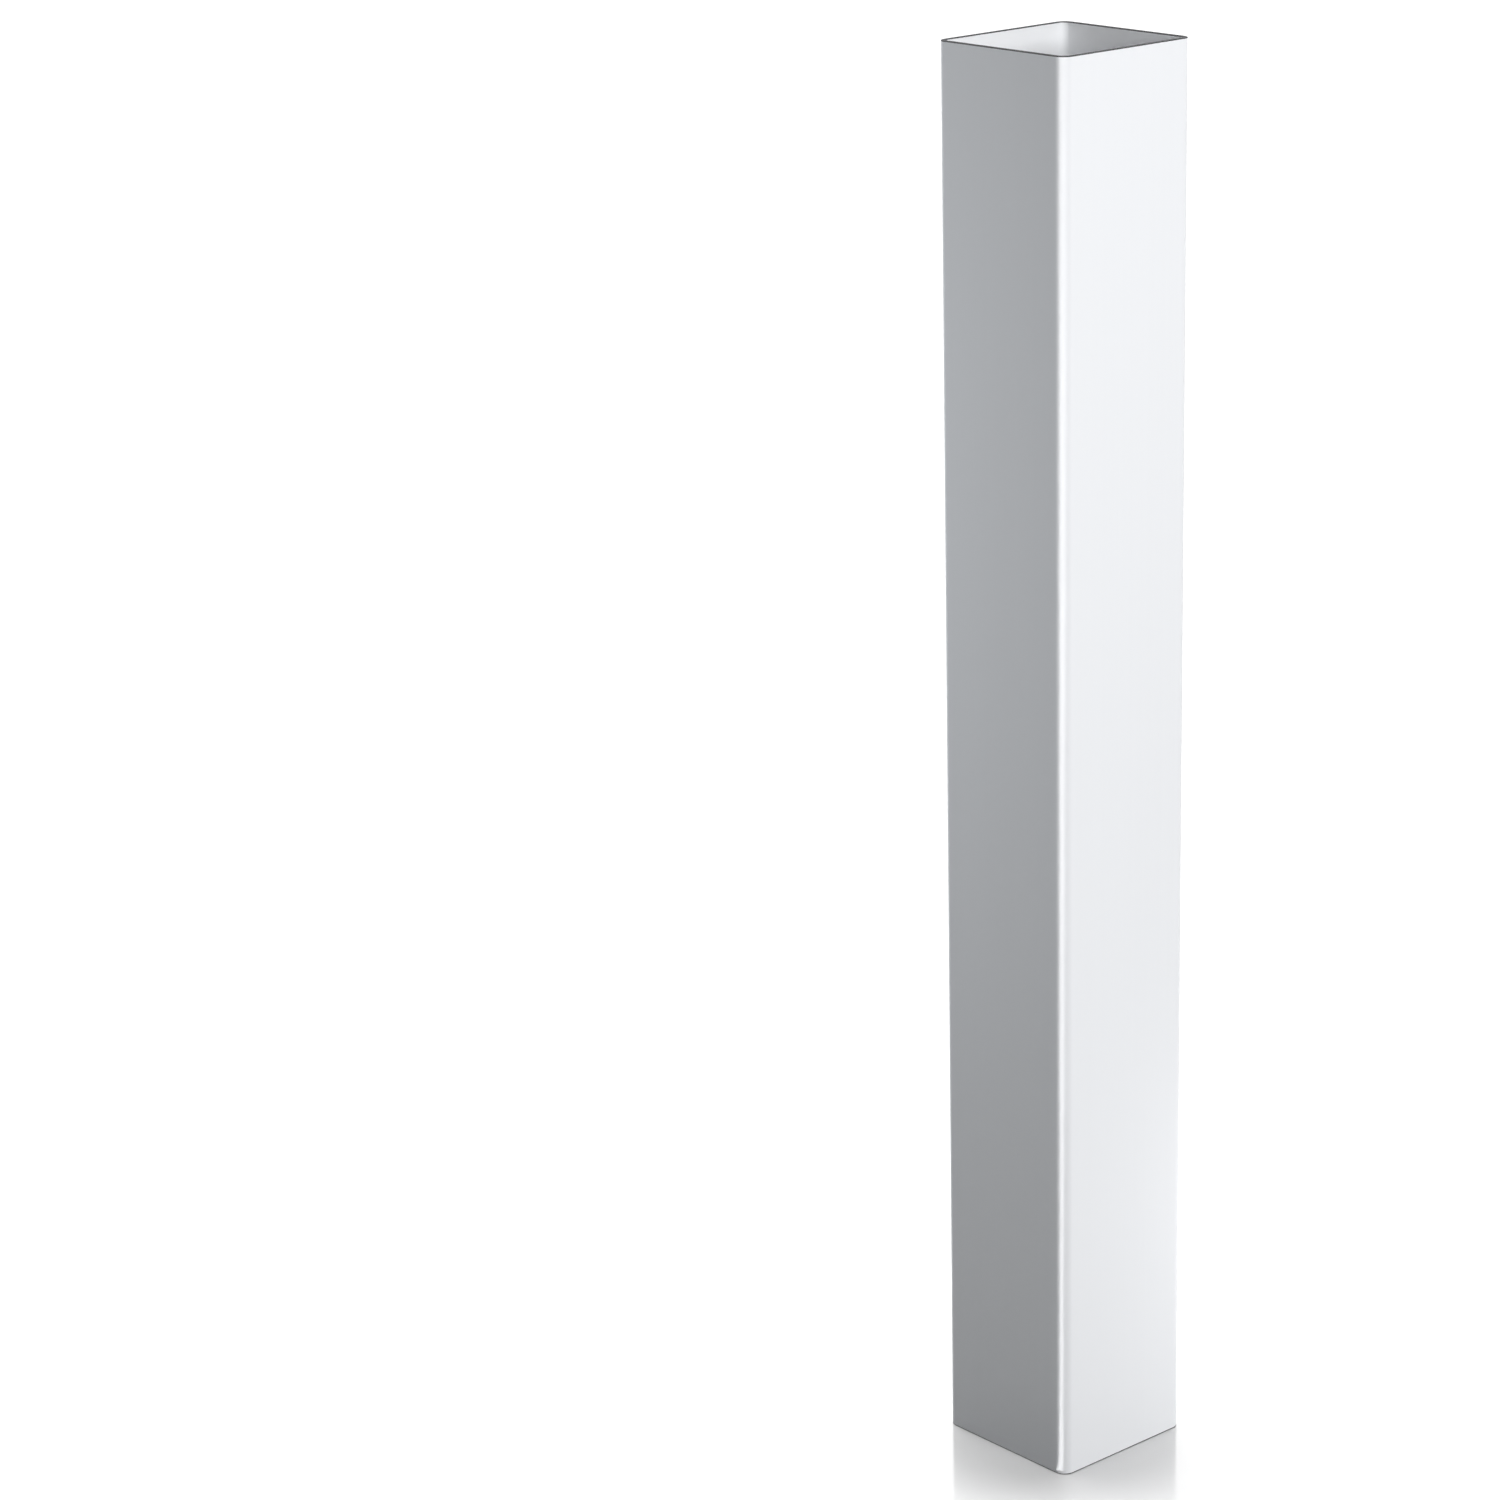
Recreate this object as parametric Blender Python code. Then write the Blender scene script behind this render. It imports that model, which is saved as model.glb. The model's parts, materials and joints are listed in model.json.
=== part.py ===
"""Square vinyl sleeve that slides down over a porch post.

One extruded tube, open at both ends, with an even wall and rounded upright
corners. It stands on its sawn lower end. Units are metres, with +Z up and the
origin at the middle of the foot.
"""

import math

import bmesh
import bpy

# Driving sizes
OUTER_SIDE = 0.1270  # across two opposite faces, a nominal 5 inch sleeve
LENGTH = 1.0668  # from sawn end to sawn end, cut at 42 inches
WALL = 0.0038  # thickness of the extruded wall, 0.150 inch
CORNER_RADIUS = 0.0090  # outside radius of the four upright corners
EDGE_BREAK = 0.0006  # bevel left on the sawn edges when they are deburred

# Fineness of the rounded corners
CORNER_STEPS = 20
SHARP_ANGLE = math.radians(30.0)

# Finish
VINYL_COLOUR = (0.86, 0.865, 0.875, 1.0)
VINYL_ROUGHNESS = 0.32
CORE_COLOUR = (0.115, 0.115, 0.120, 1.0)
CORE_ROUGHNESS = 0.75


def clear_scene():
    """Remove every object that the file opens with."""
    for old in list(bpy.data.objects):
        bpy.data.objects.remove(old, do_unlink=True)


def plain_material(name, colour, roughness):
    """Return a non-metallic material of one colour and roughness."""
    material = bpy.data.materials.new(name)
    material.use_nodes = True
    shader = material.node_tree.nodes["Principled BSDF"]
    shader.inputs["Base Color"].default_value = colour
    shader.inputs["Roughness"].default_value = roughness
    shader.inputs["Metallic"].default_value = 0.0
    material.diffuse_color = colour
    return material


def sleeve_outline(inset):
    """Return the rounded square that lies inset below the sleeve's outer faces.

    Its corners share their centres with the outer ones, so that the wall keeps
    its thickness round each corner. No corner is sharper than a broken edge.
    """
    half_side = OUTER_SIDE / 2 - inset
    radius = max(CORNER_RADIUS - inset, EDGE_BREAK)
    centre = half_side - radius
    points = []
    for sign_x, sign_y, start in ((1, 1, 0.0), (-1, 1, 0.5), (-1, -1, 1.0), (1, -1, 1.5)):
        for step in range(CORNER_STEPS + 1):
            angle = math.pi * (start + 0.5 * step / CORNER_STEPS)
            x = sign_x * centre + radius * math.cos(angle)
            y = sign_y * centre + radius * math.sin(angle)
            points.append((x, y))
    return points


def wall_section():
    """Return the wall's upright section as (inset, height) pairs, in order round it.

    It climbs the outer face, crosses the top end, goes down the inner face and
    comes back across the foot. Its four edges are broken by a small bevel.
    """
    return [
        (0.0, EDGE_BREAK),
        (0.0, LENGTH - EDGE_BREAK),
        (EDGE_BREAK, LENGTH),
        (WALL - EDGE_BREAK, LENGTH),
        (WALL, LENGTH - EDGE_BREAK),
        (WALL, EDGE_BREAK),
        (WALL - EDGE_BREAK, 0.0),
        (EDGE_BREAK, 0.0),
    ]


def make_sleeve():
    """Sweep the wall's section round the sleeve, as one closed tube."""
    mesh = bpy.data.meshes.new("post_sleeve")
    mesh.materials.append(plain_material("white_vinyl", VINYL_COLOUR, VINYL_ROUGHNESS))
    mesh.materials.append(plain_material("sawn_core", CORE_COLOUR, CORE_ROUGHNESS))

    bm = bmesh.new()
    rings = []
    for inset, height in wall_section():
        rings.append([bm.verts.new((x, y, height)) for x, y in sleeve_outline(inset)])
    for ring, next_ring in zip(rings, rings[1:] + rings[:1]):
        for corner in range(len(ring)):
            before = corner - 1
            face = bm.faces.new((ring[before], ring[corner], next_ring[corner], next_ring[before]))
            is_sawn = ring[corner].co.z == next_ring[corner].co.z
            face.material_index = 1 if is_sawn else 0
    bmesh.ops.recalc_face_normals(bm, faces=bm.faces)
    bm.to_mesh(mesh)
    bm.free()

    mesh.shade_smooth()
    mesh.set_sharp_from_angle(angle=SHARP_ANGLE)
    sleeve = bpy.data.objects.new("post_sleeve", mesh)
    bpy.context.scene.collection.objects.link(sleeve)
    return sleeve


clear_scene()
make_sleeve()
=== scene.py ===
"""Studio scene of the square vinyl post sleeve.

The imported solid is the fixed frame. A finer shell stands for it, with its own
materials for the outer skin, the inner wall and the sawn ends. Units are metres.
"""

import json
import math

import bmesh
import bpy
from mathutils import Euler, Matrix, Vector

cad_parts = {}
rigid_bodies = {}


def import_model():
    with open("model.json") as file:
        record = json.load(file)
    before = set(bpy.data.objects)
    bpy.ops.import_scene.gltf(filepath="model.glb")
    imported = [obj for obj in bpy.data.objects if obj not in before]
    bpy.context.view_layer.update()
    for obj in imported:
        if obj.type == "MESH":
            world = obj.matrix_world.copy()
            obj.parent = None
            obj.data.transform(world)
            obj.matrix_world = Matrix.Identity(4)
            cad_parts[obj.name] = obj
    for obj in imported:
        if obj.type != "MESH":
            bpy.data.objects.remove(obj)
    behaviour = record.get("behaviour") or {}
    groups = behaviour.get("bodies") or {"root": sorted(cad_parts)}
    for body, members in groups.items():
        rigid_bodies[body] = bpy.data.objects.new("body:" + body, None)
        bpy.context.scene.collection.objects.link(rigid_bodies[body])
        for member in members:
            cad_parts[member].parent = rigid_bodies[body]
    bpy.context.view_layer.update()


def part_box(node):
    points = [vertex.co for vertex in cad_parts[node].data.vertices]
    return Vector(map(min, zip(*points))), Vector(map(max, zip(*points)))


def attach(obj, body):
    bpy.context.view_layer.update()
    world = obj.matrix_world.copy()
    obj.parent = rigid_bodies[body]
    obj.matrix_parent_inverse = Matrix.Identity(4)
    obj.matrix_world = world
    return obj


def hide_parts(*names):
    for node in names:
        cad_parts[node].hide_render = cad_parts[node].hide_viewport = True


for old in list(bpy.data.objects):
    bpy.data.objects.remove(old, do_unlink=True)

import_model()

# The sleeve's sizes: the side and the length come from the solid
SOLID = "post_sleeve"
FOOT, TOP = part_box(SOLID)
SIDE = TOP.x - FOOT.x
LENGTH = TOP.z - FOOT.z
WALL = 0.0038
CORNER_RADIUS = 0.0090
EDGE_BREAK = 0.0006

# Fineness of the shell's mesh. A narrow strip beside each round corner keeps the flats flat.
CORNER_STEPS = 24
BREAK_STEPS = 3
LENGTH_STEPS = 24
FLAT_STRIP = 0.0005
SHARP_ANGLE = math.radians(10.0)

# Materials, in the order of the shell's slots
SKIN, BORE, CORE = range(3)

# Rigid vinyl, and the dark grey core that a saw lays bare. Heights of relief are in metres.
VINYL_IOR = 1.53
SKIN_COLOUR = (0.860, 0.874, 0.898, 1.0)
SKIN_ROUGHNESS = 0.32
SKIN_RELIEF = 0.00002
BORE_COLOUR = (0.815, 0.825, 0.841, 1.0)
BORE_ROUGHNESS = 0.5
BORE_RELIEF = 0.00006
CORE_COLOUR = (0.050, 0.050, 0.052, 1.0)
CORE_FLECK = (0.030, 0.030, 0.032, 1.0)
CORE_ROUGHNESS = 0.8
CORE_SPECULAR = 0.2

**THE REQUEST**
Exactly and only the lines from the line with "mesh.shade_smooth()" to the line with "obj.data.transform(world)", both included, are to be printed.

**COMPLETE RESPONSE**
    mesh.shade_smooth()
    mesh.set_sharp_from_angle(angle=SHARP_ANGLE)
    sleeve = bpy.data.objects.new("post_sleeve", mesh)
    bpy.context.scene.collection.objects.link(sleeve)
    return sleeve


clear_scene()
make_sleeve()
=== scene.py ===
"""Studio scene of the square vinyl post sleeve.

The imported solid is the fixed frame. A finer shell stands for it, with its own
materials for the outer skin, the inner wall and the sawn ends. Units are metres.
"""

import json
import math

import bmesh
import bpy
from mathutils import Euler, Matrix, Vector

cad_parts = {}
rigid_bodies = {}


def import_model():
    with open("model.json") as file:
        record = json.load(file)
    before = set(bpy.data.objects)
    bpy.ops.import_scene.gltf(filepath="model.glb")
    imported = [obj for obj in bpy.data.objects if obj not in before]
    bpy.context.view_layer.update()
    for obj in imported:
        if obj.type == "MESH":
            world = obj.matrix_world.copy()
            obj.parent = None
            obj.data.transform(world)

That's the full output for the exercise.